The Houston-Galveston Area Council, a metropolitan planning organization, is in the midst of updating its regional transportation plan for 2045, soliciting community feedback before adopting an official plan in 2019.
“The public is our best, unpaid consultants,” said Alan Clark, H-GAC director of transportation planning. “We’re using this [public forum]to learn about things that we don’t know. Our area is growing so fast. Problems like congestion are occurring in areas that, quite frankly, are relatively new.”
Initial comments call for improvements in public safety, traffic congestion and flood mitigation, Clark said. Most of Fort Bend County’s farm-to-market roads are concerning due to rapid population growth. Both the county and the Houston-Galveston region should anticipate significant population increases by 2045, he said.

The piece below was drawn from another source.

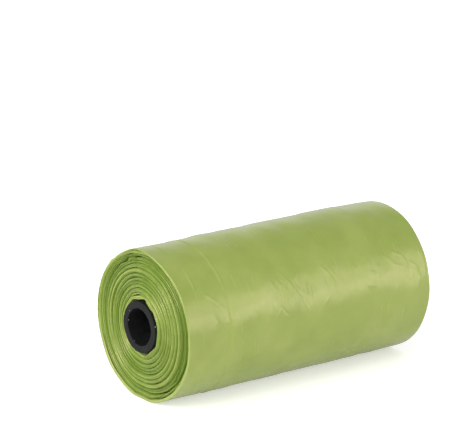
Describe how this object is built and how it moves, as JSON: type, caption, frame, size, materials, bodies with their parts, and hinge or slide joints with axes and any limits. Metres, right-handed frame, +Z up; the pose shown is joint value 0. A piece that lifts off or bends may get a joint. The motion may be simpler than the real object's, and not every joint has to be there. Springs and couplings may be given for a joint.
{
  "type": "roll of dog poop bags",
  "caption": "Small roll of green dog waste bags: a folded film strip wound tightly on a black plastic core tube.",
  "frame": {"origin": "centre of the core's bore, half way along it", "axes": "+X along the bore, from the end that faces the viewer to the far end; +Y to the back, where the loose end lies; +Z up, away from the flat spot that the roll rests on"},
  "size_m": [0.0632, 0.0307, 0.0304],
  "materials": {
    "core_plastic": "dark grey, nearly black, satin, with rough cut ends",
    "bag_film": "olive green film, satin"
  },
  "bodies": {
    "root": {"core_tube": "core_plastic", "wound_bags": "bag_film"}
  },
  "joints": []
}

The 2045 Regional Transportation Plan will assess long-term needs and guide prioritization of projects based on feasibility and available funding, Clark said. Project ideas worthy of consideration include elevating and depressing roads, exploring innovative pavement materials and establishing a commuter rail. If these investments are not identified now, implementation may become more difficult later on because many projects require significant commitment from local government.
“Another component of our plan talks about how can we operate what we have more effectively,” he said.
This may mean an expansion of existing services. Census data indicates a need for bus services in the unincorporated areas of Mission Bend and Four Corners in Fort Bend County, as well as some parts of Stafford and Missouri City, said Alan Rodenstein, H-GAC senior transportation planner.
Houston residents have also expressed a demand to move freight traffic away from the core of the city—near downtown Houston—because freight trucks contribute to travel congestion and faster deterioration of roads, said Shain Eversley, H-GAC senior transportation planner.
Already, H-GAC is preparing to finalize a program to alleviate traffic congestion and reduce accidents on freeways inside the city of Houston.
“We’re going to be starting a service, which will tow stalled vehicles from the freeway lanes to a nearby location off the freeway,” Clark said. “We haven’t announced a start date yet. We’re just signing the contracts to work with the city of Houston, and we’re working with Harris County. It’s a multiagency effort.”
The program is anticipated to begin in the summer and once it is implemented, H-GAC will consider expanding it to adjacent municipalities like Fort Bend County, Clark said.
Before it is adopted, the overall 2045 plan will undergo several review processes by community members, state agencies and H-GAC’s Transportation Policy Council, a policy-making body.
“We’re looking to adopt the plan in its final form not this year but next year [in 2019],” Clark said.